* _WORK TO BE COMPLETED_: Would you output the whole listing below, exactly as it reads?

= = =

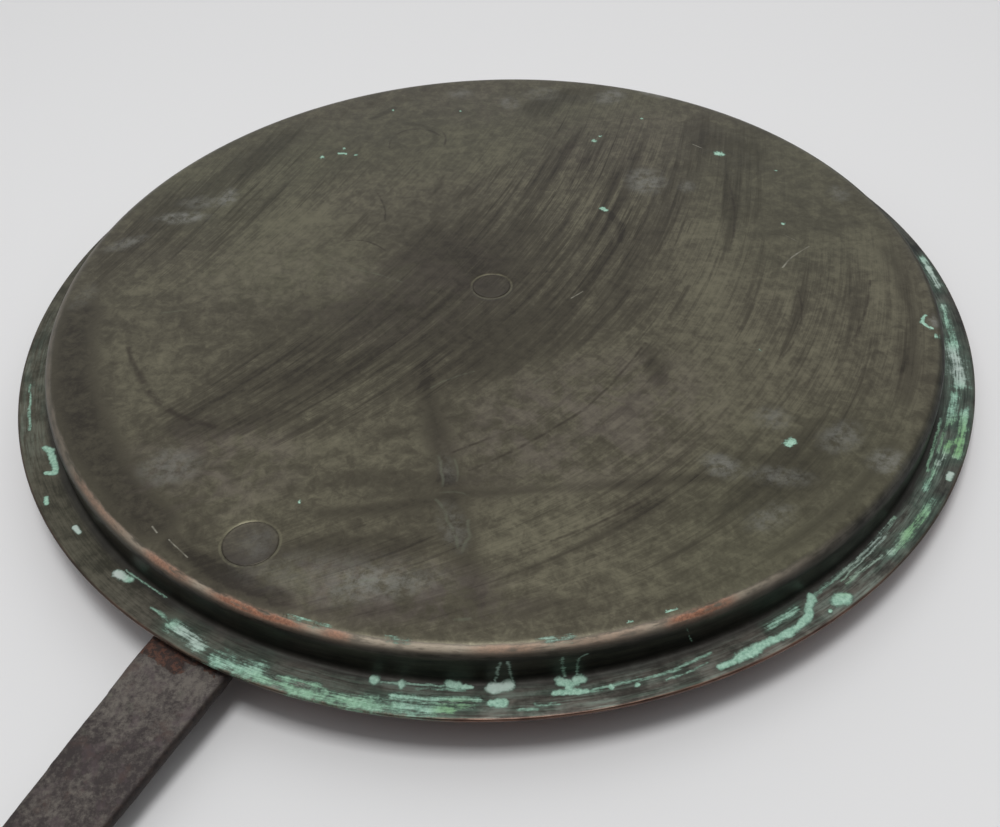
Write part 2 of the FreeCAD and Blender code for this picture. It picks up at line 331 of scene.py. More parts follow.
def turned_mesh(profile, at, segments, rounds):
    """A solid turned from (radius, height) points that start and end on its axis."""
    turns = 2 * math.pi * np.arange(segments) / segments
    inner = profile[1:-1]
    verts = [(at, 0, profile[0][1])]
    verts += [(at + r * math.cos(t), r * math.sin(t), z) for r, z in inner for t in turns]
    verts.append((at, 0, profile[-1][1]))
    last = len(verts) - 1
    faces, zones = [], []
    for j in range(segments):
        k = (j + 1) % segments
        faces.append((0, 1 + j, 1 + k))
        zones.append(0)
        for i in range(len(inner) - 1):
            a, b = 1 + i * segments, 1 + (i + 1) * segments
            faces.append((a + j, b + j, b + k, a + k))
            zones.append(0 if i <= rounds else 1)
        a = 1 + (len(inner) - 1) * segments
        faces.append((last, a + k, a + j))
        zones.append(1)
    return np.array(verts), faces, zones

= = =

* _FINAL ANSWER_:
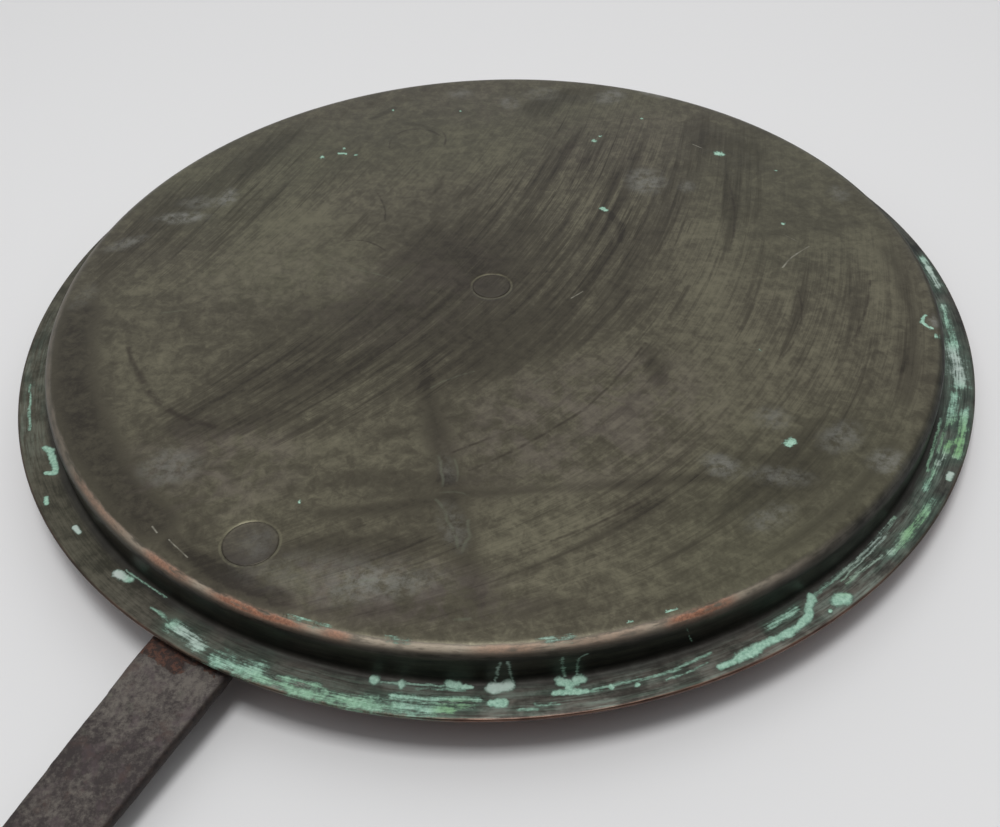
Write part 2 of the FreeCAD and Blender code for this picture. It picks up at line 331 of scene.py. More parts follow.
def turned_mesh(profile, at, segments, rounds):
    """A solid turned from (radius, height) points that start and end on its axis."""
    turns = 2 * math.pi * np.arange(segments) / segments
    inner = profile[1:-1]
    verts = [(at, 0, profile[0][1])]
    verts += [(at + r * math.cos(t), r * math.sin(t), z) for r, z in inner for t in turns]
    verts.append((at, 0, profile[-1][1]))
    last = len(verts) - 1
    faces, zones = [], []
    for j in range(segments):
        k = (j + 1) % segments
        faces.append((0, 1 + j, 1 + k))
        zones.append(0)
        for i in range(len(inner) - 1):
            a, b = 1 + i * segments, 1 + (i + 1) * segments
            faces.append((a + j, b + j, b + k, a + k))
            zones.append(0 if i <= rounds else 1)
        a = 1 + (len(inner) - 1) * segments
        faces.append((last, a + k, a + j))
        zones.append(1)
    return np.array(verts), faces, zones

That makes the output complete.